Monday, May 20, 2013

BRENDA WINEAPPLE AND HARLEQUIN GOTHIC BIOGRAPHY

BRENDA WINEAPPLE: Revisiting THE LURID GOTHIC IMAGE OF HERMAN MELVILLE

Wineapple's vision of Melville is far more dramatic than anything I could have written, but it comes from Gothic fiction, not from the known documents.

In Wineapple you see the failure to employ a responsible, attentively visualizing imagination coupled with reckless indulgence of an irresponsible imagination. As I have pointed out in other postings here, Brenda Wineapple’s Herman Melville (but not the real Melville) is a “bushy-bearded young man, a “daredevil who sprints from rock to jutting rock” after “striding off the gangplank into a garret” and before “lying on the new-mown clover near the barn” (not in it) and before picturing “Hawthorne as a mate bobbing like him on the troubled seas of publishing, recognition, and posterity” and before telling “the Hawthornes a story about a man and a large oak cudgel” (it wasn’t just any story about a man—it was a thrilling story about a South Sea adventure) and before he “bellowed after reading THE HOUSE OF THE SEVEN GABLES,” and before “Julian was especially thrilled when Melville, galloping down the road, stopped, bent down, and scooped him up into the saddle.”

Has Wineapple been reading a chapter or two of WUTHERING HEIGHTS (or, heaven forfend, THE MONK) as a preparatory exercise before writing her book about Hawthorne? Does she carry in her mind images of “large jutting stones” in WUTHERING HEIGHTS and does she hear the beat of horses’ feet galloping down “t’ broad road,” galloping out of sight? For the “bushy-bearded” Melville is NOT galloping along the road when he spies Hawthorne and his son sitting off the road in Love Grove and he does NOT bend down and scoop Julian up into the saddle before him. The lurid figure, nominally Melville, has more to do with Heathcliff than the real Herman Melville.

Wineapple displays remarkable inattention to what the documents actually say and displays a mind stuffed to overflowing with the clichés of Gothic novels. In hours when I need the force of dramatic narrative I read the best of John Buchan and the best of Zane Grey and the best of Erskine Childers. In a public library does Wineapple gravitate to books with garish pink covers, the ones guaranteed to be the best modern equivalents of the old “romantic fiction” which Donoghue saw pervading much of HAWTHORNE: A LlFE? Or did Donoghue include modern “romantic fiction” in his analysis?

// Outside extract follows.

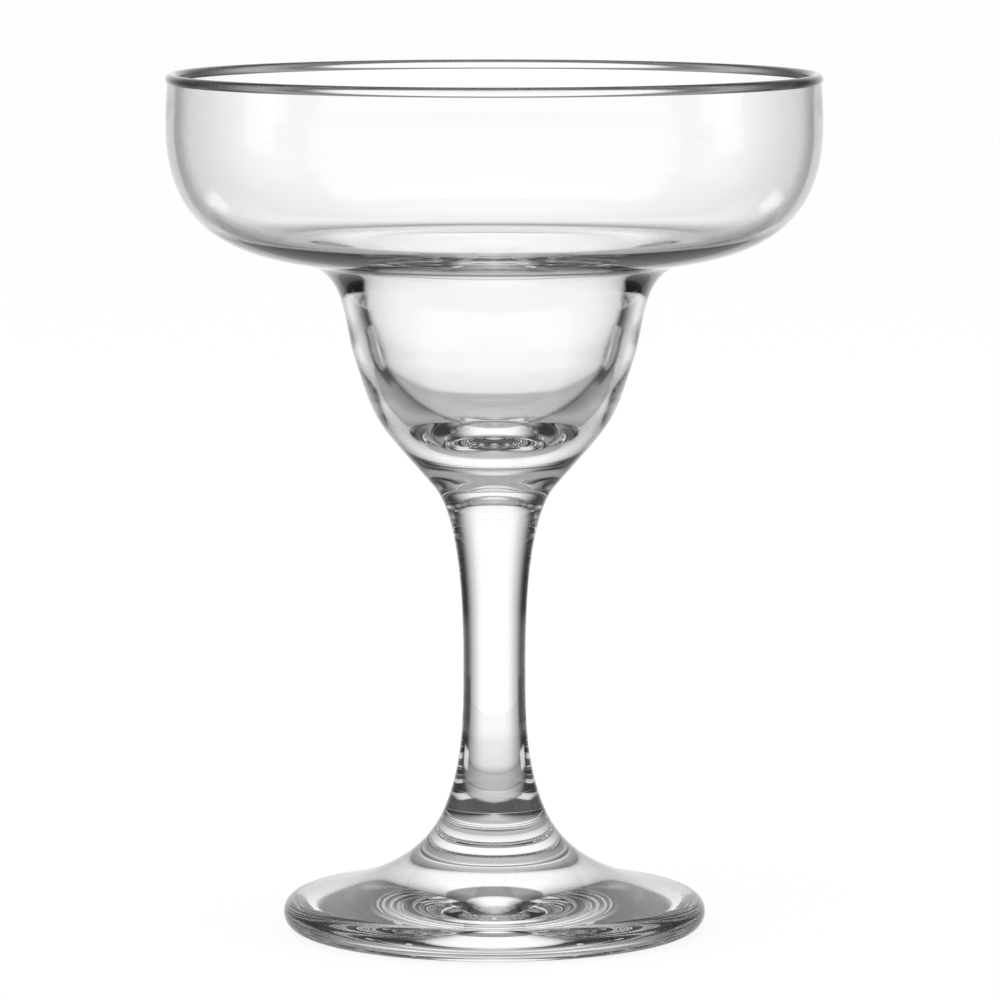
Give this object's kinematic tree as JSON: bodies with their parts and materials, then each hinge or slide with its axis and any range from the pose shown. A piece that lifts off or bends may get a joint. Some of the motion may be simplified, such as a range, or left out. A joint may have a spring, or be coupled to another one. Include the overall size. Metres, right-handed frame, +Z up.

Sprinting, striding, galloping, bobbing, scooping up a child like a Mongolian horseman! No wonder the comments on HAWTHORNE: A LIFE in Amazon.com are ecstatic! Exciting stuff! Not good biography at all, but exciting stuff. Bellow on, bushy-bearded sprinter, strider, bobber, galloper and scooper! Off into the sunset!
Posted by Hershel Parker at 9:51 AM

3 comments:

Hershel Parker said...

I believe she thought I was like a smooth and
bare precipice, which offered neither jutting stone nor tree-root, nor tuft
of grass to aid the climber.

Charlotte Bronte's THE PROFESSOR. Those damned jutting stones!
April 28, 2011 3:22 PM


. . . few things say hero and heroine of a romantic novel more than galloping on horseback along the water’s edge,
from WEDDING CONCEPTS
April 28, 2011 3:26 PM


Yvonne Whittal vintage Harlequin Romances
Bernard has a bushy beard that Olivia does not like. .... Betty Neels was a nurse who when she retired starting writing romance novels. ...
www.squidoo.com › ... › Books, Poetry & Writing › Books › Romance - Cached

1 comment:

  1. A reminder from Scott Norsworthy:

    Only one, but "jutting" is the Centurion's word.

    As far as landsmen can, we have a glorious ocean-feeling, not diminished when a swift-sailing thunder cloud, like a black pirate-ship, goes scudding past directly alongside of us. New Neptune is certainly fancying himself among the whalers of the Pacific, for he perches himself astride a jutting rock, like a bowsprit, which is exceedingly painful to the feelings of Mr. Town Wit, who describes himself as epigastrically affected....

    An Esteemed Correspondent [Cornelius Mathews], "Several Days In Berkshire" Part II, THE MOUNTAIN FESTIVAL.
    Literary World, August 31, 1850, 166.